DANIEL LOOKER 04/21/2011 @ 1:31pm Business Editor

When Agriculture Secretary Tom Vilsack and EPA Administrator Lisa Jackson visited Iowa earlier this week, they showed their support for biofuels by visiting the Renewable Energy Group biodiesel plant in Newton, Iowa.

They also met with several industry leaders, including Jeff Broin, CEO of the Sioux Falls-based ethanol company, POET.

The meeting was  closed to the media, but Broin later told Agriculture.com that “it went really well. We talked about E15 and the additional hurdles we have to get over.”

EPA has already approved E15 as a fuel that’s safe for automobiles made for the 2001 model year and newer. And Vilsack has authorized USDA funding to help pay for blender pumps that could dispense higher levels of ethanol than 10%.
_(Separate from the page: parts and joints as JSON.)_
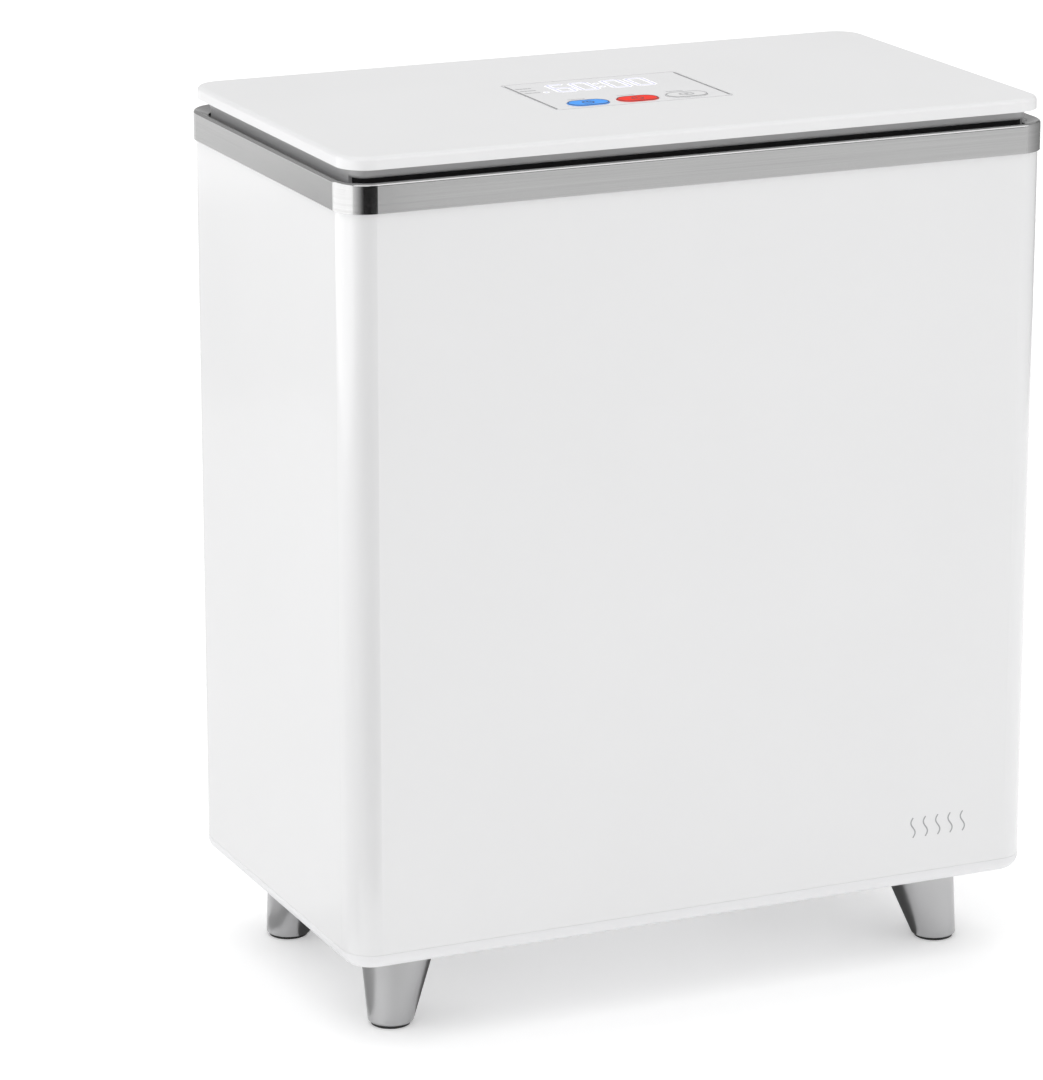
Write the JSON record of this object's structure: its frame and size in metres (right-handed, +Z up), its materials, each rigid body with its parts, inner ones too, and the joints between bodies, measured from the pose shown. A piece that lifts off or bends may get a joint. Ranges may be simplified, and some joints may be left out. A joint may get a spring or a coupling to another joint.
{
  "type": "hot towel cabinet",
  "caption": "Upright white towel-warming cabinet on splayed tapered legs, with a brushed steel rim, a hinged top lid with a lit control panel and push buttons, and a heated bucket inside.",
  "frame": {"origin": "on the floor, under the middle of the cabinet", "axes": "+Z up, +Y from the front panel towards the hinged rear, +X to the right seen from the front"},
  "size_m": [0.4226, 0.2406, 0.5004],
  "materials": {
    "white_enamel": "smooth satin-gloss white powder coat",
    "white_gloss": "smooth white moulded plastic",
    "white_plastic": "white moulded plastic, fine satin",
    "panel_plastic": "translucent white fascia with printed marks",
    "brushed_steel": "brushed along the band",
    "satin_aluminium": "satin, bead blasted and clear anodised",
    "bucket_aluminium": "clear anodised, satin, deep drawn",
    "liner_aluminium": "clear anodised, satin",
    "grey_plastic": "mid-grey moulded plastic",
    "black_plastic": "black moulded plastic",
    "black_rubber": "matt black rubber",
    "seal_rubber": "soft black silicone",
    "zinc_steel": "zinc plated",
    "hinge_steel": "plain stainless, pressed",
    "insulation": "glass fibre felt",
    "heater_silicone": "silicone heating mat",
    "heater_plate": "foil faced heating plate",
    "electrical_metal": "tinned can",
    "circuit_board": "green solder mask",
    "component_plastic": "moulded black",
    "display_plastic": "diffusing light guide",
    "lead_insulation": "silicone insulated wire",
    "button_blue": "gloss moulded, printed symbol",
    "button_red": "gloss moulded, printed symbol",
    "button_white": "gloss moulded, printed outline and symbol",
    "felt": "white needled felt"
  },
  "bodies": {
    "cabinet": {"body_shell": "white_enamel", "base_tray": "white_plastic", "tray_screws": "zinc_steel", "trim_ring": "brushed_steel", "inner_bucket": "bucket_aluminium", "wall_heater": "heater_silicone", "floor_heater": "heater_plate", "insulation_wrap": "insulation", "insulation_floor": "insulation", "thermostat": "electrical_metal", "thermal_fuse": "electrical_metal", "temperature_sensor": "electrical_metal", "power_board": "circuit_board", "board_screws": "zinc_steel", "transformer": "component_plastic", "relay": "component_plastic", "terminal_block": "component_plastic", "heater_leads": "lead_insulation", "cord_gland": "black_rubber", "leg_front_left": "satin_aluminium", "leg_front_right": "satin_aluminium", "leg_rear_left": "satin_aluminium", "leg_rear_right": "satin_aluminium", "leg_studs": "zinc_steel", "foot_pad_front_left": "black_rubber", "foot_pad_front_right": "black_rubber", "foot_pad_rear_left": "black_rubber", "foot_pad_rear_right": "black_rubber", "hinge_bracket_left": "hinge_steel", "hinge_bracket_right": "hinge_steel", "hinge_pin_left": "hinge_steel", "hinge_pin_right": "hinge_steel", "bracket_rivets": "hinge_steel"},
    "lid": {"lid_top": "white_gloss", "lid_base": "grey_plastic", "lid_screws": "zinc_steel", "lid_plug": "black_plastic", "lid_insulation": "insulation", "lid_liner": "liner_aluminium", "plug_screws": "zinc_steel", "lid_seal": "seal_rubber", "control_panel": "panel_plastic", "control_board": "circuit_board", "touch_switches": "component_plastic", "display_module": "display_plastic", "hinge_leaf_left": "hinge_steel", "hinge_leaf_right": "hinge_steel", "leaf_rivets": "hinge_steel", "scent_housing": "white_plastic"},
    "blue_button": {"button_blue": "button_blue"},
    "red_button": {"button_red": "button_red"},
    "white_button": {"button_white": "button_white"},
    "scent_drawer": {"scent_tray": "grey_plastic", "scent_pad": "felt"}
  },
  "joints": [
    {"name": "lid_hinge", "type": "hinge", "parent": "cabinet", "child": "lid", "pos_m": [0, 0.1165, 0.48975], "axis": [-1, 0, 0], "range_deg": [0, 95]},
    {"name": "blue_button_press", "type": "slide", "parent": "lid", "child": "blue_button", "axis": [0, 0, -1], "range_m": [0, 0.0006], "stiffness_N_per_m": 2000},
    {"name": "red_button_press", "type": "slide", "parent": "lid", "child": "red_button", "axis": [0, 0, -1], "range_m": [0, 0.0006], "stiffness_N_per_m": 2000},
    {"name": "white_button_press", "type": "slide", "parent": "lid", "child": "white_button", "axis": [0, 0, -1], "range_m": [0, 0.0006], "stiffness_N_per_m": 2000},
    {"name": "scent_drawer_slide", "type": "slide", "parent": "lid", "child": "scent_drawer", "axis": [0, -1, 0], "range_m": [0, 0.045]}
  ]
}
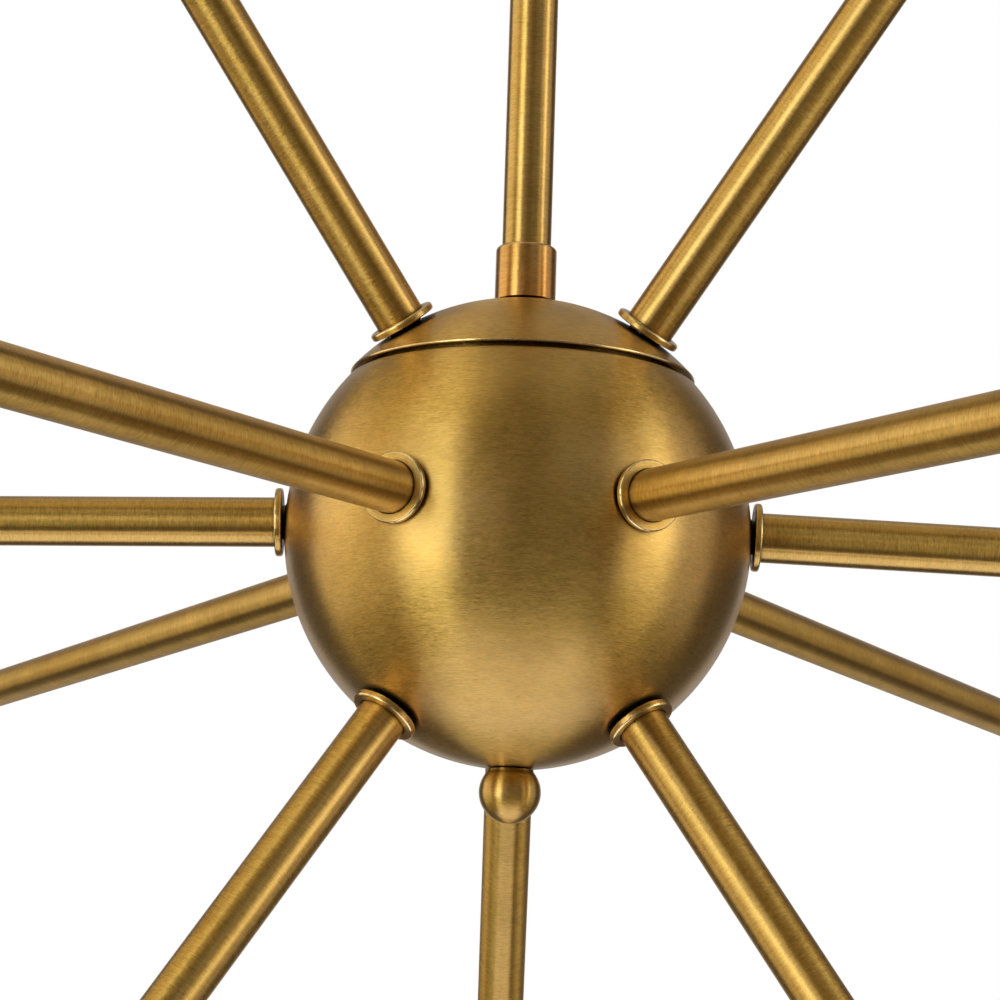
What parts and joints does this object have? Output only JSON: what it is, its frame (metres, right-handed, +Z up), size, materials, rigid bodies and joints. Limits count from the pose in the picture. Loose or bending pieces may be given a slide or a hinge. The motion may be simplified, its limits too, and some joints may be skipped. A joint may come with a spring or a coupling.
{
  "type": "multi arm chandelier",
  "caption": "Ball-hub chandelier with straight tubular arms in three rows, each ending in a lampholder, on a two-piece stem with a tilting, turning swivel and a round canopy.",
  "frame": {"origin": "middle of the ceiling mount, on the ceiling's surface, where the canopy's rim and the crossbar's top face lie", "axes": "+Z up into the ceiling along the stem, +X along the crossbar, -Y the front: two middle-row arms point 30 degrees either side of it"},
  "size_m": [0.9306, 0.822, 1.1326],
  "materials": {
    "satin_brass": "satin aged brass, brushed round each piece",
    "warm_brass": "satin brass, a little redder",
    "zinc_steel": "bright zinc plate",
    "ground_green": "green lacquer",
    "holder_insulator": "black moulded phenolic",
    "screw_shell": "bright rolled brass"
  },
  "bodies": {
    "ceiling_fitting": {"canopy": "satin_brass", "crossbar": "zinc_steel", "canopy_nipple": "zinc_steel", "crossbar_locknut": "zinc_steel", "canopy_locknut": "zinc_steel", "ground_screw": "ground_green", "canopy_stud_left": "zinc_steel", "canopy_stud_right": "zinc_steel", "canopy_knob_left": "satin_brass", "canopy_knob_right": "satin_brass", "mounting_screw_left": "zinc_steel", "mounting_screw_right": "zinc_steel"},
    "swivel_head": {"swivel_fork": "satin_brass", "swivel_pin": "zinc_steel"},
    "pendant": {"swivel_tongue": "satin_brass", "stem_upper": "satin_brass", "stem_coupling": "satin_brass", "stem_lower": "satin_brass", "hub_collar": "warm_brass", "hub_lid": "satin_brass", "hub_body": "satin_brass", "centre_rod": "zinc_steel", "lid_locknut": "zinc_steel", "finial": "satin_brass", "arm_tube_upper_1": "satin_brass", "arm_washer_upper_1": "satin_brass", "lampholder_upper_1": "satin_brass", "arm_tube_upper_2": "satin_brass", "arm_washer_upper_2": "satin_brass", "lampholder_upper_2": "satin_brass", "arm_tube_upper_3": "satin_brass", "arm_washer_upper_3": "satin_brass", "lampholder_upper_3": "satin_brass", "arm_tube_middle_1": "satin_brass", "arm_washer_middle_1": "satin_brass", "lampholder_middle_1": "satin_brass", "arm_tube_middle_2": "satin_brass", "arm_washer_middle_2": "satin_brass", "lampholder_middle_2": "satin_brass", "arm_tube_middle_3": "satin_brass", "arm_washer_middle_3": "satin_brass", "lampholder_middle_3": "satin_brass", "arm_tube_middle_4": "satin_brass", "arm_washer_middle_4": "satin_brass", "lampholder_middle_4": "satin_brass", "arm_tube_middle_5": "satin_brass", "arm_washer_middle_5": "satin_brass", "lampholder_middle_5": "satin_brass", "arm_tube_middle_6": "satin_brass", "arm_washer_middle_6": "satin_brass", "lampholder_middle_6": "satin_brass", "arm_tube_lower_1": "satin_brass", "arm_washer_lower_1": "satin_brass", "lampholder_lower_1": "satin_brass", "arm_tube_lower_2": "satin_brass", "arm_washer_lower_2": "satin_brass", "lampholder_lower_2": "satin_brass", "arm_tube_lower_3": "satin_brass", "arm_washer_lower_3": "satin_brass", "lampholder_lower_3": "satin_brass"}
  },
  "joints": [
    {"name": "swivel_turn", "type": "hinge", "parent": "ceiling_fitting", "child": "swivel_head", "pos_m": [0, 0, -0.03], "axis": [0, 0, 1], "range_deg": [-170, 170]},
    {"name": "swivel_tilt", "type": "hinge", "parent": "swivel_head", "child": "pendant", "pos_m": [0, 0, -0.041], "axis": [1, 0, 0], "range_deg": [-45, 45]}
  ]
}
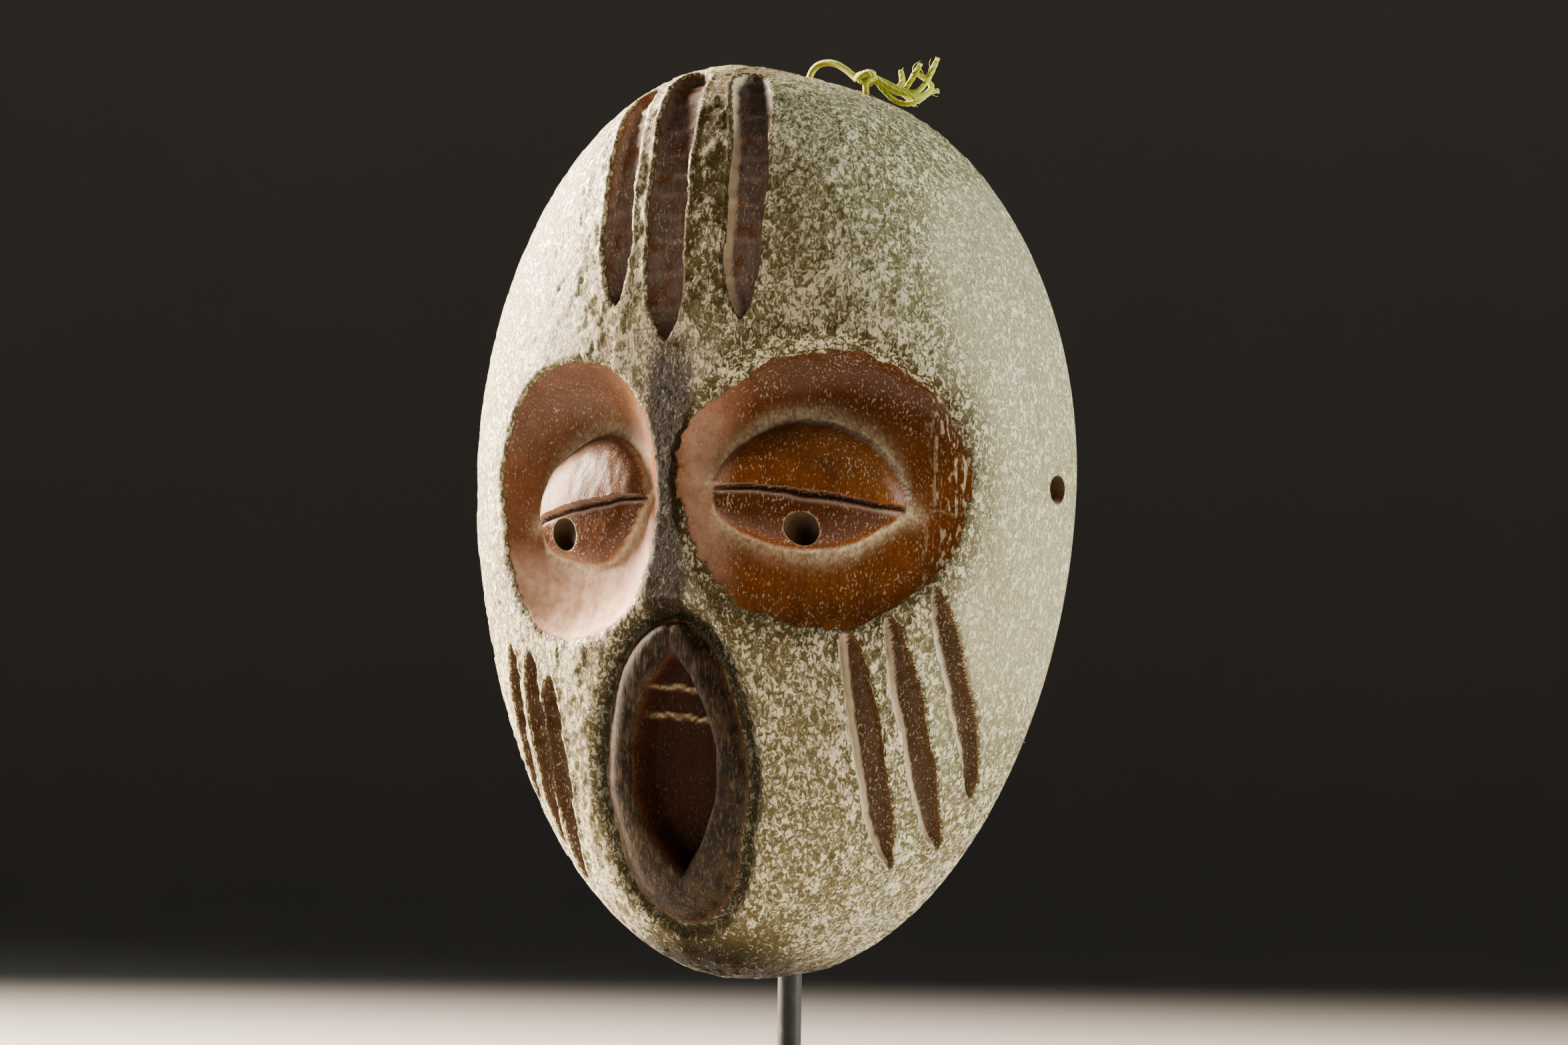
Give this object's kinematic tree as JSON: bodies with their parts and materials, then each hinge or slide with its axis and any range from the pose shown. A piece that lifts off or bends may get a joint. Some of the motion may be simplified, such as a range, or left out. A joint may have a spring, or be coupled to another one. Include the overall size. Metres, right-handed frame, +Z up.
{
  "type": "carved mask on display stand",
  "caption": "Oval carved wooden face mask with scooped sockets, slit almond eyes, pointed oval mouth and gouged marks, whitewashed, with a twine loop, on a bent-rod display stand.",
  "frame": {"origin": "middle of the stand's underside, on the surface it rests on", "axes": "+Z up; the face looks along -Y; +X is the viewer's right when facing the mask"},
  "size_m": [0.212, 0.14, 0.3796],
  "materials": {
    "whitewashed_wood": "crusty matte limewash over brown stained wood, satin in the sockets",
    "green_raffia": "frayed dry fibre",
    "black_steel": "satin black",
    "black_rubber": "matte",
    "screw_steel": "zinc",
    "dark_felt": "felt"
  },
  "bodies": {
    "stand": {"stand_base": "black_steel", "base_felt": "dark_felt", "base_screw": "screw_steel", "rod_socket": "black_steel", "socket_set_screw": "screw_steel", "support_rod": "black_steel", "hanger_bar": "black_steel", "hanger_sleeve_left": "black_rubber", "hanger_sleeve_right": "black_rubber", "chin_sleeve": "black_rubber"},
    "mask": {"mask_shell": "whitewashed_wood", "hanging_twine": "green_raffia", "twine_knot": "green_raffia", "twine_tuft": "green_raffia"}
  },
  "joints": [
    {"name": "mask_lift_off", "type": "slide", "parent": "stand", "child": "mask", "axis": [0, 0, 1], "range_m": [0, 0.06]}
  ]
}
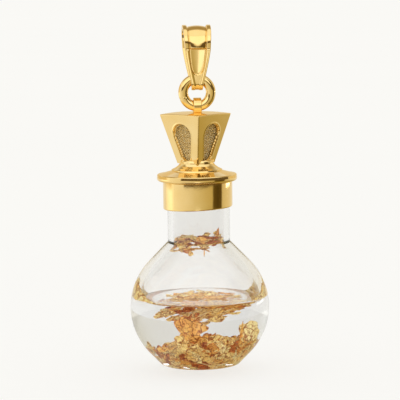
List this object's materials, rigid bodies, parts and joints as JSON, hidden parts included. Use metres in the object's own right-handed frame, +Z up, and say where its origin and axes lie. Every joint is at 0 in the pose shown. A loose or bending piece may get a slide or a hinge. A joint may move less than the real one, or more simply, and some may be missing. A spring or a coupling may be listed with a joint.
{
  "type": "bottle pendant",
  "caption": "Bottle pendant: a round glass flask of clear liquid and gold leaf, closed by a gold collar and a faceted stopper, hung from a tapered bail by a jump ring.",
  "frame": {"origin": "where a chain bears on the inside of the bail's top, on the pendant's axis", "axes": "+Z up along the pendant, X along the chain that the bail runs on, the front at -Y; the pendant hangs straight down"},
  "size_m": [0.0146, 0.0146, 0.0359],
  "materials": {
    "bail_gold": "polished yellow gold",
    "ring_gold": "polished yellow gold",
    "stopper_gold": "polished yellow gold, with grained pockets",
    "collar_gold": "polished yellow gold",
    "flask_glass": "clear polished glass",
    "clear_liquid": "clear liquid",
    "gold_leaf": "crumpled metal leaf"
  },
  "bodies": {
    "bail": {"bail": "bail_gold"},
    "ring": {"jump_ring": "ring_gold"},
    "drop": {"stopper": "stopper_gold", "collar": "collar_gold", "flask": "flask_glass", "liquid": "clear_liquid", "leaf_heap": "gold_leaf", "leaf_raft": "gold_leaf", "leaf_neck": "gold_leaf", "leaf_wall_left": "gold_leaf", "leaf_wall_right": "gold_leaf"}
  },
  "joints": [
    {"name": "ring_roll", "type": "hinge", "parent": "bail", "child": "ring", "pos_m": [0, 0, -0.00665], "axis": [0, 1, 0], "range_deg": [-75, 75]},
    {"name": "drop_swing", "type": "hinge", "parent": "ring", "child": "drop", "pos_m": [0, 0, -0.0081], "axis": [1, 0, 0], "range_deg": [-65, 65]}
  ]
}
Among the barriers to higher ethanol blends is ethanol’s effect on Reid Vapor Pressure. Ethanol itself doesn’t have a high vapor pressure, but when added to gasoline, it increases the vapor pressure beyond the levels considered safe for smog prevention during summer months. In 2002 Congress granted E10 a one pound pressure waiver but it hasn’t yet done so for E15.

Also, the private nonprofit safety rating agency, Underwriters Laboratories, Inc., has not approved pumps for pumping E15, Broin said.

“The pumps the UL claims can’t pump E15 today have been pumping E85 for years,” Broin said.

The UL issue may be beyond EP’s power to change but Broin said he believes the agency could grant a vapor pressure waiver on its own administratively.

E15 isn’t getting the same level of support in Congress that it has at EPA. Last February the House voted to restrict EPA spending on putting new labels for E15 into effect and it voted to prevent USDA from supporting blender pumps. That legislation didn’t become law in the latest spending compromise between the House and Senate.

“It’s amazing to me that we’re once again seeing record oil prices, yet some in Congress want to cut assistance to renewable fuels,” Broin said.

Broin also reminded the visitors of POET’s developing business of selling corn oil from its ethanol plants to biodiesel makers such as REG.

“We recapped POET’s commitment to adding corn oil capacity at all of our facilities nationwide over the next one to one-and-a-half years,” Broin said. That would be enough to make an additional 60 million gallons of biodiesel.